> [What to work on] Figure out how many lines of the material below contain the word "that". Answer with the number only.
==========
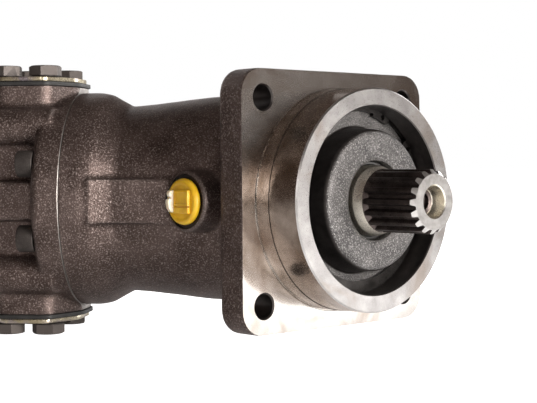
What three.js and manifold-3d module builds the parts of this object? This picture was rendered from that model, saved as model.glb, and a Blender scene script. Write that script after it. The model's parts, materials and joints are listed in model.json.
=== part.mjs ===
// A bent-axis axial piston pump of 63 cm3 a turn, carried by its square mounting flange.
// Millimetres. The origin is the centre of the flange's front face. +X runs out along the
// drive shaft, +Z points at port A, and the rear end bends towards -Y. The rear pieces sit
// in a turned group of their own: its x runs back along the barrel's axis from the pivot,
// where that axis meets the shaft's, its y points at the inside of the bend, and z is the
// pump's own z.
import * as THREE from "three";
import { mergeVertices } from "three/addons/utils/BufferGeometryUtils.js";
import Module from "manifold-3d";

const wasm = await Module();
wasm.setup();

// Driving dimensions
const bend = THREE.MathUtils.degToRad(40);
const pivotX = -60;
const pistonCount = 7;
const ballCircle = 31;
const ballRadius = 11;
const pistonRadius = 8.25;
const pistonLength = 65;
const barrelRadius = 40;
const barrelFront = 36;
const barrelBack = 104;
const controlSphere = 150;
const flangeSide = 145;
const flangeDepth = 18.7;
const boltCircle = 160;
const boltHole = 6.75;
const pilotRadius = 62.5;
const pilotFront = 31;
const shaftEnd = 72.3;
const splineTeeth = 16;
const bodyRadius = 61;
const bearingBore = 47;
const jointPlane = 110;
const jointRadius = 64;
const rearFace = 172;
const screwCircle = 56;
const portCentre = 139;
const portRadius = 12.5;
const portFace = 67;
const portBoltAlong = 11.9;
const portBoltAcross = 25.4;
const plugX = -44;

// Clearances
const facing = 0.3;
const running = 0.3;
const socketRunning = 0.6;
const seated = 0.15;

// Numbers of sides
const round = 32;
const small = 12;

// The barrel's bores stand on the circle that splits the pistons' sideways swing evenly,
// and each rod leans by the rest of it.
const boreCircle = (ballCircle * (1 + Math.cos(bend))) / 2;
const rodOffset = (ballCircle * (1 - Math.cos(bend))) / 2;
const rodReach = Math.sqrt(pistonLength ** 2 - rodOffset ** 2);
const rearTurn = Math.PI + bend;

// ---------------------------------------------------------------- solids

function solid(geometry) {
  const bare = geometry.clone();
  bare.deleteAttribute("normal");
  bare.deleteAttribute("uv");
  const merged = mergeVertices(bare, 1e-3);
  const vertProperties = merged.attributes.position.array;
  const triVerts = new Uint32Array(merged.index.array);
  return new wasm.Manifold(new wasm.Mesh({ numProp: 3, vertProperties, triVerts }));
}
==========
> [Exercise solution] 3